-- BEGIN Data in this exercise --
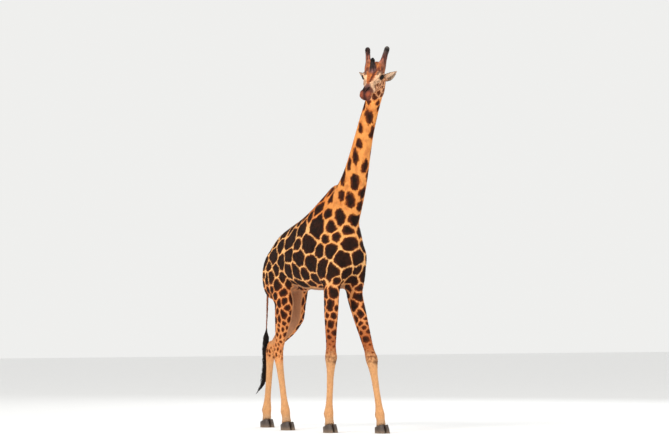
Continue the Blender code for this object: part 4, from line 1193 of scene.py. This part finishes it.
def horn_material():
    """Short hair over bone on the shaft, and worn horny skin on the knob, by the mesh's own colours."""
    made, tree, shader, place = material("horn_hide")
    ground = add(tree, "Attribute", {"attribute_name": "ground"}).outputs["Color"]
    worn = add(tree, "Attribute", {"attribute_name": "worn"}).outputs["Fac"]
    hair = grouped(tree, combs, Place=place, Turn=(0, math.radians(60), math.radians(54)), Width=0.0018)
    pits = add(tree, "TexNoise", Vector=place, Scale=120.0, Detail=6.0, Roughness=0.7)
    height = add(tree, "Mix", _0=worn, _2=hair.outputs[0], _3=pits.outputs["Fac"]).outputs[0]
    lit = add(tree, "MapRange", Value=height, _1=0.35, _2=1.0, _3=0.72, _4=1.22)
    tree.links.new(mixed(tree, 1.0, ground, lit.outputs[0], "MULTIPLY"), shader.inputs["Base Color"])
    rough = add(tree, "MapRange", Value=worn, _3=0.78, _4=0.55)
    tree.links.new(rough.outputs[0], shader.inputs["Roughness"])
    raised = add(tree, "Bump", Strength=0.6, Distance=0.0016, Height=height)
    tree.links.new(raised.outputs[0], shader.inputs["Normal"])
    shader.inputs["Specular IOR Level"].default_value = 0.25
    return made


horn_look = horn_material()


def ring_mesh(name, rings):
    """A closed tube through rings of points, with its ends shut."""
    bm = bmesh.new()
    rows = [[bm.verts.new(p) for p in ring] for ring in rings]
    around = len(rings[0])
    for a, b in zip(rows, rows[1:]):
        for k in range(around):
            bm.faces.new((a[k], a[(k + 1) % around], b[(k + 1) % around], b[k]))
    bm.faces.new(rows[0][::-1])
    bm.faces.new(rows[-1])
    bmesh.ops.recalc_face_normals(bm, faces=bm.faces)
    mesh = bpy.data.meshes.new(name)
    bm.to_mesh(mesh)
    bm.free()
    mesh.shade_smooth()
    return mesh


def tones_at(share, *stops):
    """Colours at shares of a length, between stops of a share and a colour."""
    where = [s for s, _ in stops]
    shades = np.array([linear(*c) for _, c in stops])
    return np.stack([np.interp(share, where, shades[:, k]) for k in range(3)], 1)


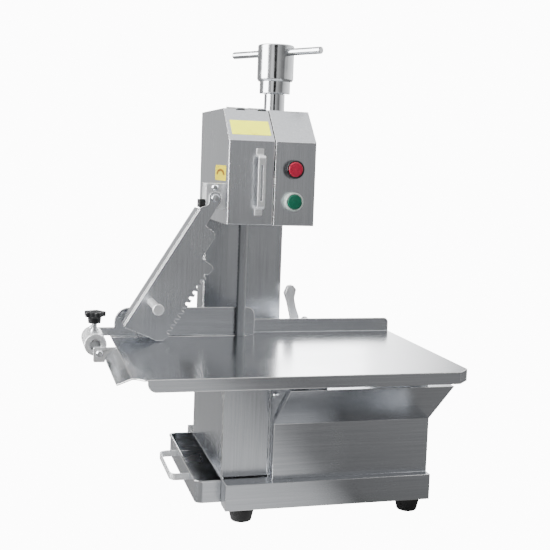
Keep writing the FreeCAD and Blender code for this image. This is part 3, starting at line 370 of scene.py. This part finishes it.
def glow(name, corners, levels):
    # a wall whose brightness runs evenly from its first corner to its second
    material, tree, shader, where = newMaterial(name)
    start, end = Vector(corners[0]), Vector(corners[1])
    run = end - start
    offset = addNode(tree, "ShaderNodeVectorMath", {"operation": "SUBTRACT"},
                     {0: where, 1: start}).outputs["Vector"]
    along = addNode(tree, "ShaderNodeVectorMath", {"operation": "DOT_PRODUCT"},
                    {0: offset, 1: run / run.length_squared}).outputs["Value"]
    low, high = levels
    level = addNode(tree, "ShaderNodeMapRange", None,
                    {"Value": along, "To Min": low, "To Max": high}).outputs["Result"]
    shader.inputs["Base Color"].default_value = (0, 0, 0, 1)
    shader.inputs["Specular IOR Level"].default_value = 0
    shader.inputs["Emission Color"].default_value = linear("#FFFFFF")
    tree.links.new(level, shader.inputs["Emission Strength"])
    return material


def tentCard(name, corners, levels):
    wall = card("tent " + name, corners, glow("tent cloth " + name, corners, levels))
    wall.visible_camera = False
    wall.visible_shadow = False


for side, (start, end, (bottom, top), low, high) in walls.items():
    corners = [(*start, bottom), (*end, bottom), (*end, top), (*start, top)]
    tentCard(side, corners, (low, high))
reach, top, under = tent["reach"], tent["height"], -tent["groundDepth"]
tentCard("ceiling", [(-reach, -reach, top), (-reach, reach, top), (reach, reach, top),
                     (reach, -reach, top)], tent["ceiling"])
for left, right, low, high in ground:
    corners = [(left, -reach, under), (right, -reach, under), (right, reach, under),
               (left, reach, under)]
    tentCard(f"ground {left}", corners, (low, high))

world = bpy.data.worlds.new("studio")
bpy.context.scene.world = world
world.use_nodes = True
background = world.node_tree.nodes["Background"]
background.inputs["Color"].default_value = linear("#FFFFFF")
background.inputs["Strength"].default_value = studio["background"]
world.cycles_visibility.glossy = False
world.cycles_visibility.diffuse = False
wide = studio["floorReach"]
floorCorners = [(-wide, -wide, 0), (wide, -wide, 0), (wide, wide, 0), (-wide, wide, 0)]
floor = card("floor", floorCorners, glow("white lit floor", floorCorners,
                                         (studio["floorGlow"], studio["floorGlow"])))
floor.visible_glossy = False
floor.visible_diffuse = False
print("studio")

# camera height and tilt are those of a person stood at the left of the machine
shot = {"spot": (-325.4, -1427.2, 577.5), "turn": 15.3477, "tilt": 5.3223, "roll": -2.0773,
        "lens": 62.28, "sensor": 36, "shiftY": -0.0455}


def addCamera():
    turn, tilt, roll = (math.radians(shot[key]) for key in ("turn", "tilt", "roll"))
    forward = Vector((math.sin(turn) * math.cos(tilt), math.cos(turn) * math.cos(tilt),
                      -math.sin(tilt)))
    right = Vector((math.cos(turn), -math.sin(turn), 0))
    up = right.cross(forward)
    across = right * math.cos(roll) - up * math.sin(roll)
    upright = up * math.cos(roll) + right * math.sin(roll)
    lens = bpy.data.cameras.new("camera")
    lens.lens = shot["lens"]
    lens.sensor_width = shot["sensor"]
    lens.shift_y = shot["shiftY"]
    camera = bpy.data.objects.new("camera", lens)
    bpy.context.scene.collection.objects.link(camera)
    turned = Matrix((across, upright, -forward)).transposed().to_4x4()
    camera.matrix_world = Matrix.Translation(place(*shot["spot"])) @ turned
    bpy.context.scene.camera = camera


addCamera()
-- END Data in this exercise --
Task description:
List each line of the entries that holds the string "scene".

The completed task:
Continue the Blender code for this object: part 4, from line 1193 of scene.py. This part finishes it.
Keep writing the FreeCAD and Blender code for this image. This is part 3, starting at line 370 of scene.py. This part finishes it.
bpy.context.scene.world = world
    bpy.context.scene.collection.objects.link(camera)
    bpy.context.scene.camera = camera